One sign is maturing technology. “The truth is that every major technology has a similar life cycle called an S-curve. It emerges weak, buggy, and flawed. Adoption is slow. In time, it hits its stride and enters a period of rapid growth until maturity and an inevitable slowdown. That’s what’s happening now with digital technology and we can expect many areas to slow down in the years to come.”
A second is consolidation or mergers. “Yet when an industry is in decline, the forces external to the industry get the upper hand. With new market entrants and substitutes becoming more attractive, customers and suppliers are in a position to negotiate better deals, margins get squeezed and profits come under pressure.
That’s why a lot of consolidation in an industry is usually a bad sign. It means that firms within the industry don’t see enough opportunities to improve their business by serving their customers more effectively, through innovating their products or their business models. To maintain margins, they need to combine with each other to control supply” (or I might call it vendor relationships).
The third response he calls “rent-seeking and regulatory capture.”
“The goal of every business is to defy markets. Any firm at the mercy of supply and demand will find itself unable to make an economic profit — that is profit over and above its cost of capital. . .
That leaves entrepreneurs and managers with two viable strategies. The first is innovation. Firms can create new and better products that produce new value. The second, rent seeking, is associated with activities like lobbying and regulatory capture, which seeks to earn a profit without creating added value. In fact, rent seeking often makes industries less competitive. . .
It seems like they (rent-seeking industries) are getting their money’s worth. . .Occupational licensing, (read new charters) . . . restrictions have coincided with a decrease in the establishment of new firms. If your industry is more focused on protecting existing markets than creating new ones, that is one sign that it is vulnerable to disruption.”
His fourth indicator he calls the Inevitable Scandals. He cites Thernos and WeWork as examples.
He might have included the ongoing compliance problems at Wells Fargo or the recent failures of well-capitalized institutions such as Silicon Valley and Signature banks as “scandals”—although it is still unclear who all the contributors to these failures are.
Who is coming after credit unions’ members?
Disruption is a constant factor in competitive markets. Firms try to respond to these pressures in both self-protective ways as well as the more formal response in Christensen’s theory.

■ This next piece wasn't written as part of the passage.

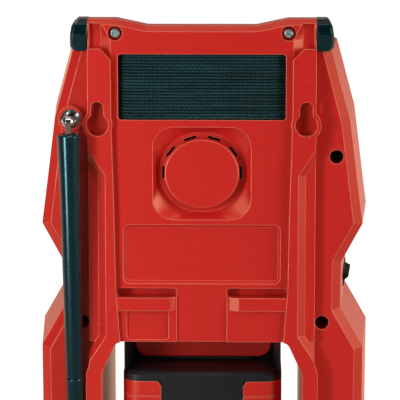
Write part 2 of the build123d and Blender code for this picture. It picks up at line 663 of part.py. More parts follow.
with BuildPart() as strap:
    with BuildSketch(Plane.XY.offset((window_low + window_high) / 2)):
        with BuildLine() as band_path:
            ring_y = bar_y + bar_r + ring_gap + band_thick / 2
            flat_half = bar_x - 9.5
            Line((-flat_half, band_y), (flat_half, band_y))
            Spline((flat_half, band_y), (flat_half + 4.0, band_y - 2.3), (bar_x, ring_y),
                   tangents=[(1, 0), (1, 0)])
            Spline((-flat_half, band_y), (-flat_half - 4.0, band_y - 2.3), (-bar_x, ring_y),
                   tangents=[(-1, 0), (-1, 0)])
        trace(line_width=band_thick)
        with Locations((bar_x, bar_y), (-bar_x, bar_y)):
            Circle(bar_r + ring_gap + band_thick)
        with Locations((bar_x, bar_y), (-bar_x, bar_y)):
            Circle(bar_r + ring_gap, mode=Mode.SUBTRACT)
    extrude(amount=band_height / 2, both=True)

# ---------------------------------------------------------------- bumpers and feet
bumper_out, bumper_in = body_half + 8.3, body_half + 0.3
bumper_top, bumper_back, bumper_front = case_top + 0.2, panel_face + 1.0, case_front + 6.0
bumper_side = [(bumper_in, pillar_top), (bumper_out - 1.6, pillar_top), (bumper_out, pillar_top + 2.1),
               (bumper_out, pillar_top + 7.1), (bumper_out - 0.7, bumper_top - 3.4),
               (bumper_out - 1.8, bumper_top - 1.3), (bumper_out - 3.2, bumper_top),
               (bumper_in, bumper_top)]
bumper_profile = [(bumper_back - 2.0, pillar_top), (bumper_back, pillar_top + 8.0),
                  (bumper_back - 1.4, bumper_top - 2.4), (bumper_back - 6.0, bumper_top),
                  (slope_start, bumper_top), (bumper_front, slope_height(bumper_front) + 0.4),
                  (bumper_front, pillar_top)]

with BuildPart() as bumper_right:
    with BuildSketch(facing_back(bumper_back)):
        with BuildLine():
            Polyline(*bumper_side, close=True)
        make_face()
    extrude(amount=bumper_back - bumper_front)
    with BuildSketch(Plane.YZ.offset(bumper_in)):
        with BuildLine():
            Polyline(*bumper_profile, close=True)
        make_face()
    extrude(amount=bumper_out - bumper_in, mode=Mode.INTERSECT)
    rim = bumper_right.edges().filter_by(
        lambda e: e.center().X > bumper_out - 2.4 and e.center().Y > bumper_back - 2.5)
    chamfer(rim, 1.2)
    with BuildSketch(Plane.XY.offset(pillar_top)):
        with Locations((tongue_x, (tongue_from + tongue_to) / 2)):
            Rectangle(tongue_width + 2 * fit_gap, tongue_to - tongue_from + 2 * fit_gap)
    extrude(amount=tongue_height + fit_gap, mode=Mode.SUBTRACT)

with BuildPart() as bumper_left:
    add(mirror(bumper_right.part, about=Plane.YZ))

with BuildPart() as feet:
    with BuildSketch(Plane.XY):
        with Locations(*[(side * foot_x, y) for side in (1, -1) for y in (foot_back, foot_front)]):
            RectangleRounded(foot_width - 0.4, foot_length - 0.4, 2.5)
    extrude(amount=leg_bottom + foot_depth)
    chamfer(feet.edges().group_by(Axis.Z)[0], 0.6)

# ---------------------------------------------------------------- antenna
pivot = Vector(antenna_x, rail_face + 7.0, antenna_z)
arm_tilt, arm_lean = radians(3.2), radians(0.6)
arm_up = Vector(sin(arm_lean) * cos(arm_tilt), sin(arm_tilt), cos(arm_lean) * cos(arm_tilt))
arm_side = Vector(cos(arm_lean), 0, -sin(arm_lean))
arm_plane = Plane(origin=pivot, x_dir=arm_side, z_dir=arm_side.cross(arm_up))
arm_cross = Plane(origin=pivot, x_dir=arm_side, z_dir=arm_up)
pin_plane = Plane(origin=pivot, x_dir=arm_up, z_dir=arm_side)
arm_axis = Axis(pivot, arm_up)
pin_length = 7.4
ball_r, fork_gap, blade_thick, blade_r = 3.1, 2.5, 2.4, 2.2
pin_r = 0.9
sleeve_top, sleeve_end, tip_end = -6.0, -125.0, -151.0      # distances along the antenna
sleeve_edge = [(5.3, sleeve_top), (5.75, sleeve_top - 0.6), (4.95, sleeve_top - 31.0),
               (4.55, sleeve_top - 80.0), (4.2, sleeve_end)]
blade_end = sleeve_top - 10.0

with BuildPart() as antenna_swivel:
    with Locations(Location(pivot)):
        Sphere(ball_r)
    # stem through the housing wall, with a flange outside
    with BuildSketch(facing_back(pivot.Y - 1.5)):
        with Locations((antenna_x, antenna_z)):
            Circle(antenna_stem_r)
    extrude(amount=pivot.Y - 1.5 - (pillar_face - socket_wall - 3))
    with BuildSketch(facing_back(pillar_face + 1.6)):
        with Locations((antenna_x, antenna_z)):
            Circle(antenna_well_r - seat_gap)
    extrude(amount=1.6)
    # fork slot and pin hole
    with BuildSketch(arm_plane.offset(-2 * ball_r)):
        Rectangle(fork_gap, 4 * ball_r)
    extrude(amount=2 * ball_r + blade_r + seat_gap, mode=Mode.SUBTRACT)
    with BuildSketch(pin_plane):
        Circle(pin_r)
    extrude(amount=2 * ball_r, both=True, mode=Mode.SUBTRACT)

with BuildPart() as antenna_nut:
    with BuildSketch(facing_back(pillar_face - socket_wall)):
        with Locations((antenna_x, antenna_z)):
            RegularPolygon(4.2, 6)
            Circle(antenna_stem_r, mode=Mode.SUBTRACT)
    extrude(amount=2.4)

with BuildPart() as antenna_pin:
    with BuildSketch(pin_plane):
        Circle(pin_r)
    extrude(amount=pin_length / 2, both=True)
    chamfer(antenna_pin.edges(), 0.25)

with BuildPart() as antenna_blade:
    with BuildSketch(pin_plane):
        Circle(blade_r)
        with Locations((blade_end / 2, 0)):
            Rectangle(-blade_end, 2 * blade_r)
        Circle(pin_r + fit_gap, mode=Mode.SUBTRACT)
    extrude(amount=blade_thick / 2, both=True)

with BuildPart() as antenna_sleeve:
    with BuildSketch(arm_plane):
        with BuildLine():
            Polyline((0, sleeve_top), *sleeve_edge, (0, sleeve_end), close=True)
        make_face()
    revolve(axis=arm_axis)
    # slot for the blade
    with BuildSketch(arm_cross.offset(sleeve_top)):
        Rectangle(blade_thick, 2 * blade_r)
    extrude(amount=blade_end - sleeve_top, mode=Mode.SUBTRACT)

with BuildPart() as antenna_tip:
    with BuildSketch(arm_plane):
        with BuildLine():
            Polyline((0, sleeve_end), (3.7, sleeve_end), (4.2, sleeve_end - 0.6), (4.0, tip_end + 1.2),
                     (2.8, tip_end), (0, tip_end), close=True)
        make_face()
    revolve(axis=arm_axis)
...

Where is credit union competition coming from that would fit both descriptions? In many credit union consolidations scale is cited as the dominant motive, suggesting that bigger players are the greatest threat to credit unions’ future. Apple Pay, Walmart Financials services, and even some recent fintech firms such as Rocket Mortgage, SoFI, or other product-centric online platforms will take away critical member-product segments.
But my two favorite examples of disruptive competitors using Christensen’s analysis are Venmo’s peer-to-peer payment transfer and Chime, a neo bank.
Venmo was described by a 21-year-old financial writer in an article last year. The person-to-person payment application requires a depository account but then begins to function as a broader transaction option over time. While it must sync with an existing account from which to draw funds, this would seem just the first step in becoming a dominant player in processing multiple kinds of consumer financial transactions.
My favorite example is Chime which describes itself as the #1 Most Loved Banking App. The firm’s goal is to be the entry point to a person’s financial institution by making digital banking easy. It lists some benefits as follows:
“Online banking made easy
- No minimum balance requirement or monthly service fees
- Manage money 24/7 with the #1 most-loved banking app
- Get paid up to two days early with direct deposit
- Deposit checks from anywhere”
One of the most enlightening interviews about Chime is from January 2022 in which founder Chris Britt is interviewed by the CEO of Goldman Sachs.
The whole strategy is easily followed in this 17-minute interview. Listen carefully to how Britt describes his addressable market description (paycheck to paycheck); “we are not a bank;” how incumbent providers pay attention to only the top 20% of users; how direct deposit is the pathway to his customers; and designing the firm’s services to match unmet consumer needs. Listen also to the role of core values.
Chime is a classic example of Christensen’s theory. There is nothing in this model that credit unions could not do or have not done in the past. I believe however that many credit unions have moved “up market.” Now firms like Chime are after the market credit unions were originally designed to serve.
Review again this disrupter’s description of financial strategy–a transaction business with a subscription service. Note his relationship with regulators: Respect the Rules.
This model is what credit unions were designed to be. Is Chime signaling that we left our core members and purpose behind?